- [Work required] Nothing but the lines from the line that contains "Model this object" through the line that contains "lid_step = 0.15" should appear in the output, each reproduced exactly.

◇ ◇ ◇

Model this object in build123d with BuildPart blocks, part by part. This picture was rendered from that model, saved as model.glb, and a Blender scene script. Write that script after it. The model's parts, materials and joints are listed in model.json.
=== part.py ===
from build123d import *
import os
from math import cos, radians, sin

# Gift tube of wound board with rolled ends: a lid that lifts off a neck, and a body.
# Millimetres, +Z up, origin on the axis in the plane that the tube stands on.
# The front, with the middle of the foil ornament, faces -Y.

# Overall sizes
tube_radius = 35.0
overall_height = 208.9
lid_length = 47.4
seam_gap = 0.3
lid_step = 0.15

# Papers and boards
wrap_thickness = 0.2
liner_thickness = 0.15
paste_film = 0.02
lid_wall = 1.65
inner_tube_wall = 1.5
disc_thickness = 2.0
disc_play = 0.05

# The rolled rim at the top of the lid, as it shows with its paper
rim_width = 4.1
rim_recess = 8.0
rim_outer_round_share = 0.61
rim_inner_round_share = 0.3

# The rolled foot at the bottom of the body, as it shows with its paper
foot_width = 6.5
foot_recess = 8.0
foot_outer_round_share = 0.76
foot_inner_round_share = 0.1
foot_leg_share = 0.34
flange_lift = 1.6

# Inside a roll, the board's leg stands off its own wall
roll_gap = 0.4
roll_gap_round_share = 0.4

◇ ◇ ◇

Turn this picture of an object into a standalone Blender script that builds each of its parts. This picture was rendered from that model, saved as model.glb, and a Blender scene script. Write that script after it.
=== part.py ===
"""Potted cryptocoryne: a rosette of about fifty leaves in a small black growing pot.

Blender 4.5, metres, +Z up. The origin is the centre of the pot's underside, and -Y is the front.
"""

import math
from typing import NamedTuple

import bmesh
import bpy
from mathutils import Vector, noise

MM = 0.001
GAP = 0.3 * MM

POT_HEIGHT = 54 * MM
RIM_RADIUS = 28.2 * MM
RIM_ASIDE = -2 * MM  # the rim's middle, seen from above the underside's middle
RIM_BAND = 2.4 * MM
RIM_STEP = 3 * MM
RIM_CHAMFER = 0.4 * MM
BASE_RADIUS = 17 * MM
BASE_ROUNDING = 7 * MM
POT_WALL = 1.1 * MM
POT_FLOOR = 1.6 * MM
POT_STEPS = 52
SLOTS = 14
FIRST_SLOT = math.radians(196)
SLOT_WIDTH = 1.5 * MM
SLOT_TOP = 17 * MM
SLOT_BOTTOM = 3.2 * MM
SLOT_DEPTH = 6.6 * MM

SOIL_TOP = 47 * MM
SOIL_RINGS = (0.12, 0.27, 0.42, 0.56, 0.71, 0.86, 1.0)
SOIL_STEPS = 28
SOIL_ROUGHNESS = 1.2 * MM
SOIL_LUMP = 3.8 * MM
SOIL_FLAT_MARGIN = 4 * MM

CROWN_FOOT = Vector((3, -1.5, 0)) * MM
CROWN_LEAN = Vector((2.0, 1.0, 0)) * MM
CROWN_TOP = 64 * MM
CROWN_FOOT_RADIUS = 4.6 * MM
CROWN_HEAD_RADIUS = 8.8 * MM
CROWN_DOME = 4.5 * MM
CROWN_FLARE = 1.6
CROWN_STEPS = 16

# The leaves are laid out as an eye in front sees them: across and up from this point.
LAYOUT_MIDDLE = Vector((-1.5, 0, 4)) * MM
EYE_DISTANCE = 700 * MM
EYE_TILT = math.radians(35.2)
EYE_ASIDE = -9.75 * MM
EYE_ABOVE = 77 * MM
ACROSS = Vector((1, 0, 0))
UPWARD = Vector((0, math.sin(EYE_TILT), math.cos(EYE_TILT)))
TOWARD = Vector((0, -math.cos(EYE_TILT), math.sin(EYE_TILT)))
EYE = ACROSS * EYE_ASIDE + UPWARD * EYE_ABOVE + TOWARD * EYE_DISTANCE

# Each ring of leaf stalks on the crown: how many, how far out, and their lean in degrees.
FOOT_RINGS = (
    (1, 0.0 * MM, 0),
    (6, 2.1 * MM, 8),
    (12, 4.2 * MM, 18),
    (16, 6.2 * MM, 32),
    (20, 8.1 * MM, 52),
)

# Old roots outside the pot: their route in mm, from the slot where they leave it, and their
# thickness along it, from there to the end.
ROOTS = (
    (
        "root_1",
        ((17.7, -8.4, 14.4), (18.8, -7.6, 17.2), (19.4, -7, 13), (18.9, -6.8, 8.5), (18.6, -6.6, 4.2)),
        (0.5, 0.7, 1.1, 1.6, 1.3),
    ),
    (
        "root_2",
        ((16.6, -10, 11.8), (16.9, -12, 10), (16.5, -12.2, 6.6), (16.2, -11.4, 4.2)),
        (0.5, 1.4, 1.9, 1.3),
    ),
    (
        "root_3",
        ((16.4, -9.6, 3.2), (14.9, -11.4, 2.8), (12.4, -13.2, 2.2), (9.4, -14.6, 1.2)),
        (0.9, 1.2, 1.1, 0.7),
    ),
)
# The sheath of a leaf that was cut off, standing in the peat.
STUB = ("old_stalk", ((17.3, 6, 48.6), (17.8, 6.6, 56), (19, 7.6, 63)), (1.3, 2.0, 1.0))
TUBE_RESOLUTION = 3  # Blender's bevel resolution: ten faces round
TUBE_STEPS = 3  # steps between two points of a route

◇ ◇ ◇

- [Completed task]
Model this object in build123d with BuildPart blocks, part by part. This picture was rendered from that model, saved as model.glb, and a Blender scene script. Write that script after it. The model's parts, materials and joints are listed in model.json.
=== part.py ===
from build123d import *
import os
from math import cos, radians, sin

# Gift tube of wound board with rolled ends: a lid that lifts off a neck, and a body.
# Millimetres, +Z up, origin on the axis in the plane that the tube stands on.
# The front, with the middle of the foil ornament, faces -Y.

# Overall sizes
tube_radius = 35.0
overall_height = 208.9
lid_length = 47.4
seam_gap = 0.3
lid_step = 0.15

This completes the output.